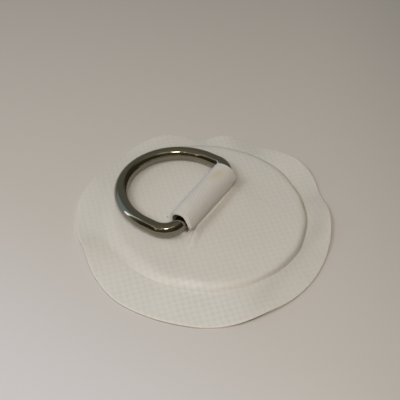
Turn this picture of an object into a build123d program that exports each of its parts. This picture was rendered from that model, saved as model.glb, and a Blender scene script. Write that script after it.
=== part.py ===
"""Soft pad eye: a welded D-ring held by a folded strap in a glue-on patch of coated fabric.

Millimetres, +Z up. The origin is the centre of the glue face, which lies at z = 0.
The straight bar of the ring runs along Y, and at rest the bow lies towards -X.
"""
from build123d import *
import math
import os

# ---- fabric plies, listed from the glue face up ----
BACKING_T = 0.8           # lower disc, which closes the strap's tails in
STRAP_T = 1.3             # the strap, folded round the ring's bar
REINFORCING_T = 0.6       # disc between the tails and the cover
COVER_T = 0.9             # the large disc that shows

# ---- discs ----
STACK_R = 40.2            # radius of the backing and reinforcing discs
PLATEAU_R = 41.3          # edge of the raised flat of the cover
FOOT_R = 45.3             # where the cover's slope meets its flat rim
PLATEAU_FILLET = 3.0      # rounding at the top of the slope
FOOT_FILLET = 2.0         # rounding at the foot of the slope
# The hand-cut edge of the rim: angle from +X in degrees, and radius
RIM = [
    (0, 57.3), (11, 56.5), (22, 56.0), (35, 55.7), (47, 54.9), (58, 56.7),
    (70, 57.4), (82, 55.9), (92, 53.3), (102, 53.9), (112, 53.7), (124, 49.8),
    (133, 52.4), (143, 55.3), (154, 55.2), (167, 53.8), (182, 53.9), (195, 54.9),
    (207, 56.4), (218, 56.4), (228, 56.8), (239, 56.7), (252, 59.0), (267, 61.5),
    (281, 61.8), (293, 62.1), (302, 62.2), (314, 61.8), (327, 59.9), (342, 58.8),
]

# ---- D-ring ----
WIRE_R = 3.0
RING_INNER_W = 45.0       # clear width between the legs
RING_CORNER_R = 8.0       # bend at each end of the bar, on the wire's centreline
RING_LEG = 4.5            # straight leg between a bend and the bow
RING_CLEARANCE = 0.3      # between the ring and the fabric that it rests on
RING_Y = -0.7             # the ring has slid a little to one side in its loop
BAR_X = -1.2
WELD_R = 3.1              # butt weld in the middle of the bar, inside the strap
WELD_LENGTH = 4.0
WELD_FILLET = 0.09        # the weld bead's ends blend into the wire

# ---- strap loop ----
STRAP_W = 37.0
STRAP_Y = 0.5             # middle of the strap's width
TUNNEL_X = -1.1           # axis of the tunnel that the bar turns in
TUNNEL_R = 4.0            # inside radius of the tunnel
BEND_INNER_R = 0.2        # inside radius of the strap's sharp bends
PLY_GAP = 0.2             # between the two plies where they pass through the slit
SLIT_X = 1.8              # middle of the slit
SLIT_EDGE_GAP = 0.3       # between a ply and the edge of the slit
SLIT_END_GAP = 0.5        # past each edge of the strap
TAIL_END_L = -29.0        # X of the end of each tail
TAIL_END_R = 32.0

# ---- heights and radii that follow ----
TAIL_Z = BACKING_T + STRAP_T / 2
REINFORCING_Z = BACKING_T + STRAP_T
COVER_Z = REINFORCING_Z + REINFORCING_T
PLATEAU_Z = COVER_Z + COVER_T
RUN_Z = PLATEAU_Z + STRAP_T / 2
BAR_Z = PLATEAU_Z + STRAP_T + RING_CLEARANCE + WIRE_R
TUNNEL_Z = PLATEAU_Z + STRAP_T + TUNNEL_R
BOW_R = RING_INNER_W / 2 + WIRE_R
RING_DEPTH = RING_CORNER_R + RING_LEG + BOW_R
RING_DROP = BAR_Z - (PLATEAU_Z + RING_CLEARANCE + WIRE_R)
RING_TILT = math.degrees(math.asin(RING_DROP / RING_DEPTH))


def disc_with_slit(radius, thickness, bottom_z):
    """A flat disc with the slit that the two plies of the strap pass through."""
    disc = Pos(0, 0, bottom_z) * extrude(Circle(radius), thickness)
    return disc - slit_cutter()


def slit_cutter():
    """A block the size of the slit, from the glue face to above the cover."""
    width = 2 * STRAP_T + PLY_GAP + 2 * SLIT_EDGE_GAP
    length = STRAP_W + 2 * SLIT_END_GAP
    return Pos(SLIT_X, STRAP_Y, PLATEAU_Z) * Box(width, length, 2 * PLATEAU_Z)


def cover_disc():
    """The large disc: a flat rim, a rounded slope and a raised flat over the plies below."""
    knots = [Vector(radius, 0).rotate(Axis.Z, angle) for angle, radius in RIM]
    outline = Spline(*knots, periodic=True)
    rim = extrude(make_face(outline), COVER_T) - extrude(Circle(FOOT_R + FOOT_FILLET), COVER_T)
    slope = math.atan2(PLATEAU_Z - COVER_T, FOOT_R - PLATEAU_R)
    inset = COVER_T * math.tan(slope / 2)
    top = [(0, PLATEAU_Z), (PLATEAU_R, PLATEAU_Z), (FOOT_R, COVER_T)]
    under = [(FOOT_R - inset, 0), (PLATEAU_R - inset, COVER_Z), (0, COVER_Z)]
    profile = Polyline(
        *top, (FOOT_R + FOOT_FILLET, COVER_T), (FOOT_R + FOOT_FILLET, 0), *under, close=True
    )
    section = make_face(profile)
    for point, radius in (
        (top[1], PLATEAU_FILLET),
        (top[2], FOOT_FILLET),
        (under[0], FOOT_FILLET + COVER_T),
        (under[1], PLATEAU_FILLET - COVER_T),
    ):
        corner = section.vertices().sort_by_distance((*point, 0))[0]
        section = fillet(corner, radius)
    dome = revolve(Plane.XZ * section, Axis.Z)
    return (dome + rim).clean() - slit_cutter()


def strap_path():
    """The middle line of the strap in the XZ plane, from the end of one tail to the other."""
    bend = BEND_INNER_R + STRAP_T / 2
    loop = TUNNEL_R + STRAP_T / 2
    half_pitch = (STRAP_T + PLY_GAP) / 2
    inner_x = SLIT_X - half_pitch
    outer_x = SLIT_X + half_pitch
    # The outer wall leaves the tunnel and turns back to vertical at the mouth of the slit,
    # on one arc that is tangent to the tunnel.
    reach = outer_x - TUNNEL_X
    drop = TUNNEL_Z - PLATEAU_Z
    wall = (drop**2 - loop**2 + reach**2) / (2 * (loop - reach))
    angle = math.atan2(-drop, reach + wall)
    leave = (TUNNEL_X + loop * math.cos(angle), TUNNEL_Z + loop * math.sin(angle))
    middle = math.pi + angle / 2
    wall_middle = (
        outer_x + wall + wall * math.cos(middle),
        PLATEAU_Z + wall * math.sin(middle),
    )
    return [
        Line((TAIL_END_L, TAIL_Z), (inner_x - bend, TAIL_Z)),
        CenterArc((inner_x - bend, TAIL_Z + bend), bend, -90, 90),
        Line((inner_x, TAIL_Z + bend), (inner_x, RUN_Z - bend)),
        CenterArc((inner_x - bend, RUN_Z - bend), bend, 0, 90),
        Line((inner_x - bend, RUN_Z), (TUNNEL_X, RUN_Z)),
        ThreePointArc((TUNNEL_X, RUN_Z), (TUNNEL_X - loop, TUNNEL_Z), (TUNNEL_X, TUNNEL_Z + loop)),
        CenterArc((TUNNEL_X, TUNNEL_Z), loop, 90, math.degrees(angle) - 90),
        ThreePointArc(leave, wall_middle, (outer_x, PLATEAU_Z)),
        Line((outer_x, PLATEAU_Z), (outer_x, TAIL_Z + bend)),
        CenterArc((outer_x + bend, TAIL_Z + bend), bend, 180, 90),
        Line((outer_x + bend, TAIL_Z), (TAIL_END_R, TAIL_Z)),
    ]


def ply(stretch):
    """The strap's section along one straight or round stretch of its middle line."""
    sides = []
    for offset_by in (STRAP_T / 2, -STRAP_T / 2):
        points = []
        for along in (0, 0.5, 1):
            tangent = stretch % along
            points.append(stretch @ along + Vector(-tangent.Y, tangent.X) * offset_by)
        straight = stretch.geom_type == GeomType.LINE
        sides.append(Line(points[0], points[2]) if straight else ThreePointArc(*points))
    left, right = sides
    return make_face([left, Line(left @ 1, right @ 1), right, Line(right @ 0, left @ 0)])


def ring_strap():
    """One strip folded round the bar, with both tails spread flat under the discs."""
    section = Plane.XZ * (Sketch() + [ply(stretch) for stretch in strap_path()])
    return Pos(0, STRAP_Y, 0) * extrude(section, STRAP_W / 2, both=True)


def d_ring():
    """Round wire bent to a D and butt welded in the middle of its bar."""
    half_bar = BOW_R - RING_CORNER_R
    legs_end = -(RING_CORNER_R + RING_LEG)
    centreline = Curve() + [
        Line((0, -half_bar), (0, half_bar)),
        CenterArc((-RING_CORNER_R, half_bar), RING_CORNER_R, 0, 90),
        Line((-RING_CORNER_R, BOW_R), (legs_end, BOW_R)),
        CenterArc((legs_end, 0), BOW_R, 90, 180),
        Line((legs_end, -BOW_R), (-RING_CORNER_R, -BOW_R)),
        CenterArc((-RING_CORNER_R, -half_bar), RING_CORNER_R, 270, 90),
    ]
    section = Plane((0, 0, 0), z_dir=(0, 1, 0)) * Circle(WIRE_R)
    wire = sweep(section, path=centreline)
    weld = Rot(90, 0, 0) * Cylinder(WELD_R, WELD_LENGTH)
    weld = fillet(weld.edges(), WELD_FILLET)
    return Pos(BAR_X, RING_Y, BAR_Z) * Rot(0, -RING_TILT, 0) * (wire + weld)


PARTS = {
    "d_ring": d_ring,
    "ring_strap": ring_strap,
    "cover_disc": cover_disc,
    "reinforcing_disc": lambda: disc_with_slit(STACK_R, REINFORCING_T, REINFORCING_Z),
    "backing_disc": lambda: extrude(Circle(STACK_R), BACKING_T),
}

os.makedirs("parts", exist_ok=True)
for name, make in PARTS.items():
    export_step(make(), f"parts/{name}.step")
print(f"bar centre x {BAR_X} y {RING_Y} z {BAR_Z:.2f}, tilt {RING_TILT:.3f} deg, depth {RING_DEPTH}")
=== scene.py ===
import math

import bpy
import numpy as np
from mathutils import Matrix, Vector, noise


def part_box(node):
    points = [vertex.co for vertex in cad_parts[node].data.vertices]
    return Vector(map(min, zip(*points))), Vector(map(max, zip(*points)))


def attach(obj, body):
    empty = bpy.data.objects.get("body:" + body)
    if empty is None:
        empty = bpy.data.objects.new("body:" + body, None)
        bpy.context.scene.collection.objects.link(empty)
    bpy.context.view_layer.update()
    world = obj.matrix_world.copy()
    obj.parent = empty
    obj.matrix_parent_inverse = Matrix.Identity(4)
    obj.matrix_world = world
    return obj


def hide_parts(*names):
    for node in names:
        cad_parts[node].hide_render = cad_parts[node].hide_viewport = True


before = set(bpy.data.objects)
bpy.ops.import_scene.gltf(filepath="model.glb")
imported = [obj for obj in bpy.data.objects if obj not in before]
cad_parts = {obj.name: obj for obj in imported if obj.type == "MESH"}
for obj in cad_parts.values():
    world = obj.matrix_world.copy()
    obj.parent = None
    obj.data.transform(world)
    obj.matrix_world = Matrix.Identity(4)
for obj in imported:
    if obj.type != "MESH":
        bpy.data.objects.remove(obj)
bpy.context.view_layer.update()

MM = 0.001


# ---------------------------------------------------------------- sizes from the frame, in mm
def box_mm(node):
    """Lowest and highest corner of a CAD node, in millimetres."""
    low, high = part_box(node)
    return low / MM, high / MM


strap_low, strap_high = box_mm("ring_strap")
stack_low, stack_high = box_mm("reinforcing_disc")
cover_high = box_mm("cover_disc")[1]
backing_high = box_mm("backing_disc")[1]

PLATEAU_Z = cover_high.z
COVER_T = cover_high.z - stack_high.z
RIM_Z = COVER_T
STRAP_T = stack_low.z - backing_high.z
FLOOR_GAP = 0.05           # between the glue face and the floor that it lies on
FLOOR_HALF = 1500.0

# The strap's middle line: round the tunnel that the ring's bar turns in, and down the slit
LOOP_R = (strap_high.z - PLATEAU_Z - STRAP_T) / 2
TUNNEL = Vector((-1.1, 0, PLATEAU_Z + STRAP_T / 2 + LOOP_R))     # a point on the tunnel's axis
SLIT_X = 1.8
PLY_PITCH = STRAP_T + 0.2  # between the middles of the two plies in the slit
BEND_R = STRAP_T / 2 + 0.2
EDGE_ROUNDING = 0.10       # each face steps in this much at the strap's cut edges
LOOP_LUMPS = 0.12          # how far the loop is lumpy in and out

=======

Extract the lines from the line with "weld = fillet(weld.edges(), WELD_FILLET)" through the line with "if empty is". Keep both of those lines, copy everything exactly, and add nothing.

EXERCISE SOLUTION:
    weld = fillet(weld.edges(), WELD_FILLET)
    return Pos(BAR_X, RING_Y, BAR_Z) * Rot(0, -RING_TILT, 0) * (wire + weld)


PARTS = {
    "d_ring": d_ring,
    "ring_strap": ring_strap,
    "cover_disc": cover_disc,
    "reinforcing_disc": lambda: disc_with_slit(STACK_R, REINFORCING_T, REINFORCING_Z),
    "backing_disc": lambda: extrude(Circle(STACK_R), BACKING_T),
}

os.makedirs("parts", exist_ok=True)
for name, make in PARTS.items():
    export_step(make(), f"parts/{name}.step")
print(f"bar centre x {BAR_X} y {RING_Y} z {BAR_Z:.2f}, tilt {RING_TILT:.3f} deg, depth {RING_DEPTH}")
=== scene.py ===
import math

import bpy
import numpy as np
from mathutils import Matrix, Vector, noise


def part_box(node):
    points = [vertex.co for vertex in cad_parts[node].data.vertices]
    return Vector(map(min, zip(*points))), Vector(map(max, zip(*points)))


def attach(obj, body):
    empty = bpy.data.objects.get("body:" + body)
    if empty is None:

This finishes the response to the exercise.